*
*
SUBROUTINE PCSEPCHK( MS, NV, A, IA, JA, DESCA, EPSNORMA, THRESH,
$ Q, IQ, JQ, DESCQ, C, IC, JC, DESCC, W, WORK,
$ LWORK, TSTNRM, RESULT )
*
* -- ScaLAPACK routine (version 2.0.2) --
* Univ. of Tennessee, Univ. of California Berkeley, Univ. of Colorado Denver
* May 1 2012
*
* .. Scalar Arguments ..
INTEGER IA, IC, IQ, JA, JC, JQ, LWORK, MS, NV, RESULT
REAL EPSNORMA, THRESH, TSTNRM
* ..
* .. Array Arguments ..
*
INTEGER DESCA( * ), DESCC( * ), DESCQ( * )
REAL W( * ), WORK( * )
COMPLEX A( * ), C( * ), Q( * )
* ..
*
* Purpose
* =======
*
* Compute |AQ- QL| / (EPSNORMA * N)
* where EPSNORMA = (abstol + eps)*norm(A) when called by pdsqpsubtst.
*
* Notes
* =====
*
*
* Each global data object is described by an associated description
* vector. This vector stores the information required to establish
* the mapping between an object element and its corresponding process
* and memory location.
*
* Let A be a generic term for any 2D block cyclicly distributed array.

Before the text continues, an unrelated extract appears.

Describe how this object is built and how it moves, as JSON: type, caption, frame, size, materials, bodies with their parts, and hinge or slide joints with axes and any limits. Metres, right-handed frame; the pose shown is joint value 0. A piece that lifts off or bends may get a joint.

* Such a global array has an associated description vector DESCA.
* In the following comments, the character _ should be read as
* "of the global array".
*
* NOTATION STORED IN EXPLANATION
* --------------- -------------- --------------------------------------
* DTYPE_A(global) DESCA( DTYPE_ )The descriptor type. In this case,
* DTYPE_A = 1.
* CTXT_A (global) DESCA( CTXT_ ) The BLACS context handle, indicating
* the BLACS process grid A is distribu-
* ted over. The context itself is glo-
* bal, but the handle (the integer
* value) may vary.
* M_A (global) DESCA( M_ ) The number of rows in the global
* array A.
* N_A (global) DESCA( N_ ) The number of columns in the global
* array A.
* MB_A (global) DESCA( MB_ ) The blocking factor used to distribute
* the rows of the array.
* NB_A (global) DESCA( NB_ ) The blocking factor used to distribute
* the columns of the array.
* RSRC_A (global) DESCA( RSRC_ ) The process row over which the first
* row of the array A is distributed.
* CSRC_A (global) DESCA( CSRC_ ) The process column over which the
* first column of the array A is
* distributed.
* LLD_A (local) DESCA( LLD_ ) The leading dimension of the local
* array. LLD_A >= MAX(1,LOCr(M_A)).
*
* Let K be the number of rows or columns of a distributed matrix,
* and assume that its process grid has dimension p x q.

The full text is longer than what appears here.